All rotary parameters are fixed by design and sampling rates, with no learnable positional embeddings in TM-RoPE.

7. Distinction from Standard RoPE and Significance

Standard RoPE applies a rotation based on token index, which can lead to temporal misalignment between modalities sampled at different rates. TM-RoPE uniquely rescales one modality's angular velocity to align the position encoding with real time, not with token index. As a result, relative positions are expressed as temporal offsets, not index offsets. This reparameterization is purely multiplicative and does not add trainable parameters or significant computational overhead, but is critical for preserving temporal cues and enabling precise multimodal attention.
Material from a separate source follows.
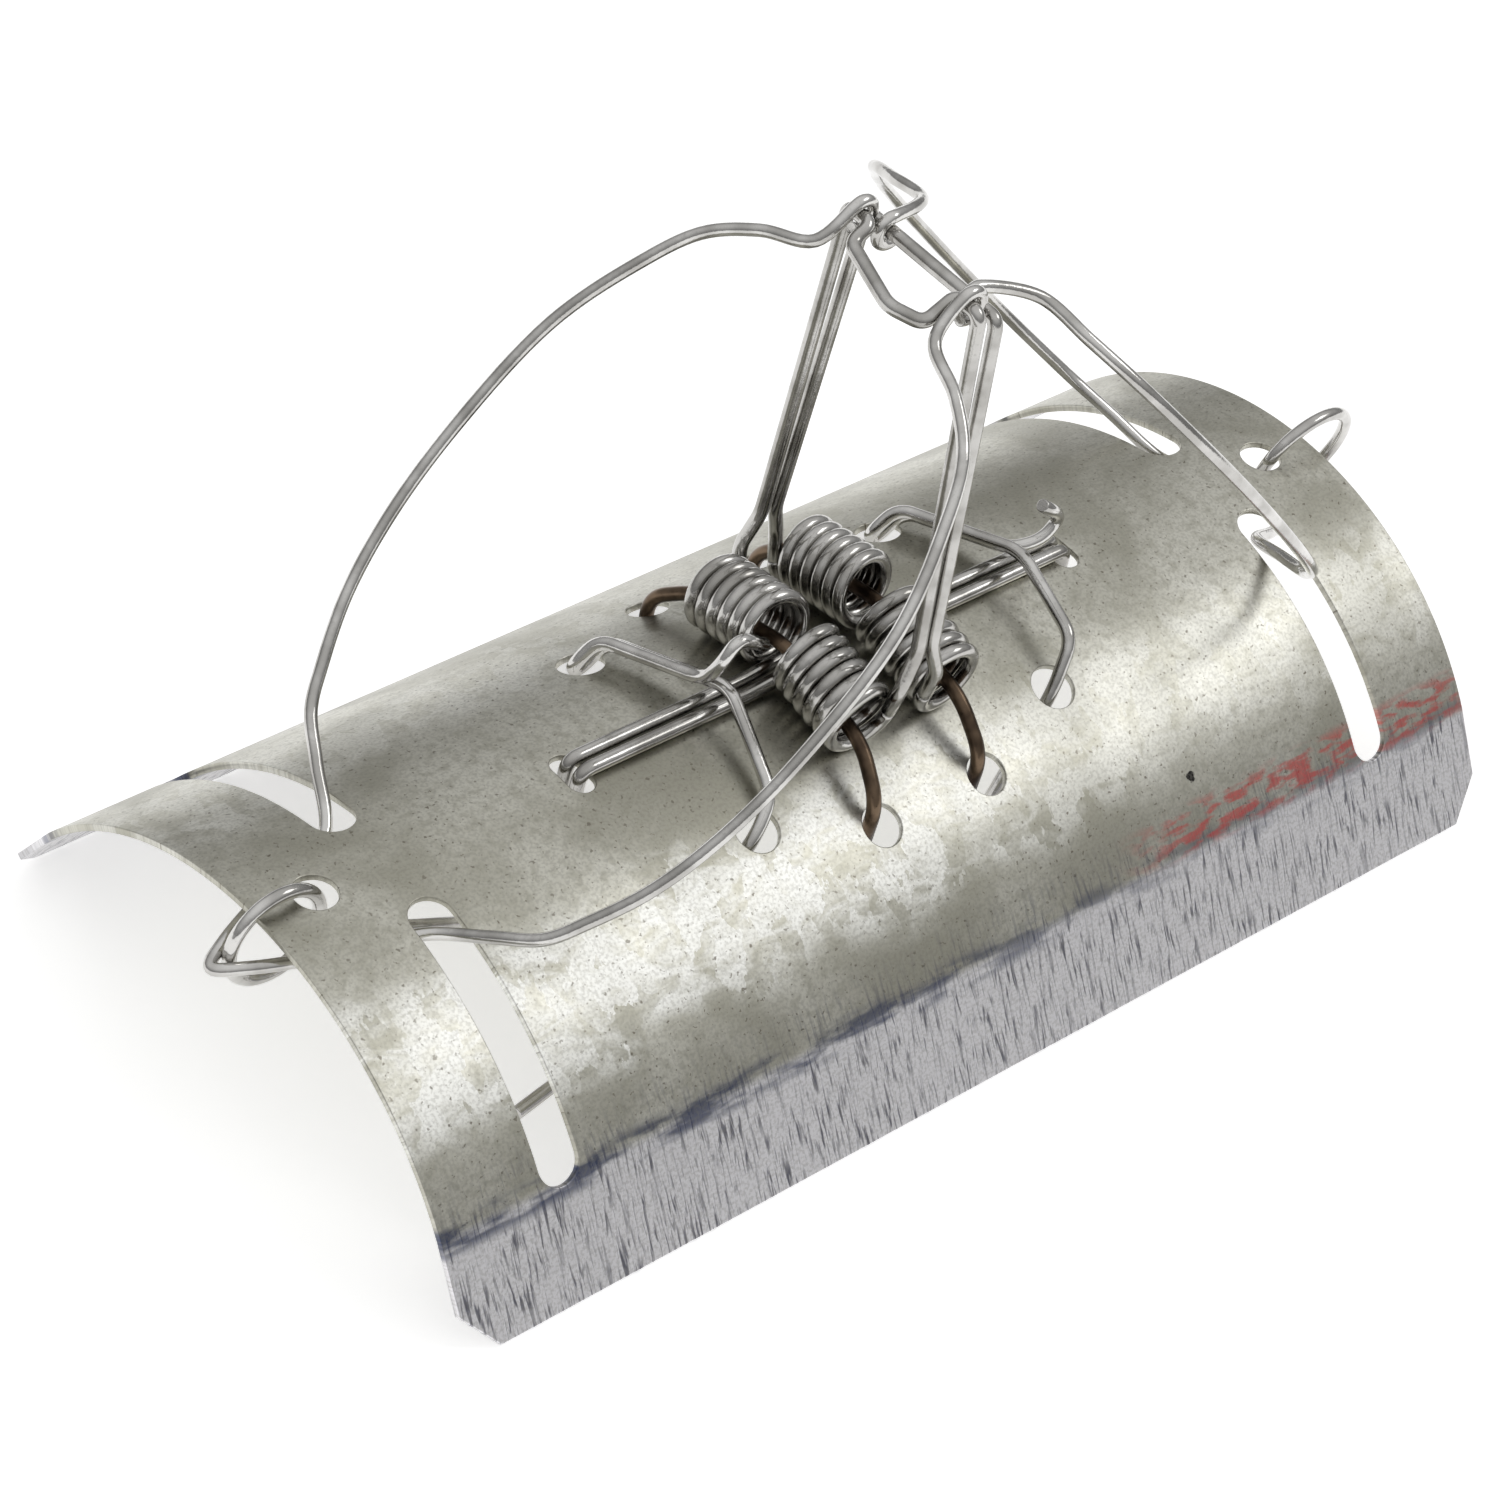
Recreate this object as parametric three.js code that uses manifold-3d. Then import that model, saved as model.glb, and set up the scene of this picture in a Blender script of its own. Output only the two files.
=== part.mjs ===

Empirical evidence suggests TM-RoPE is effective in sequence tasks where temporal correspondence across modalities is essential, such as audio-visual emotion recognition (Koo et al., 11 Mar 2026). A plausible implication is its applicability to other multimodal domains featuring asynchronous streams, where explicit time alignment is challenging or computationally expensive.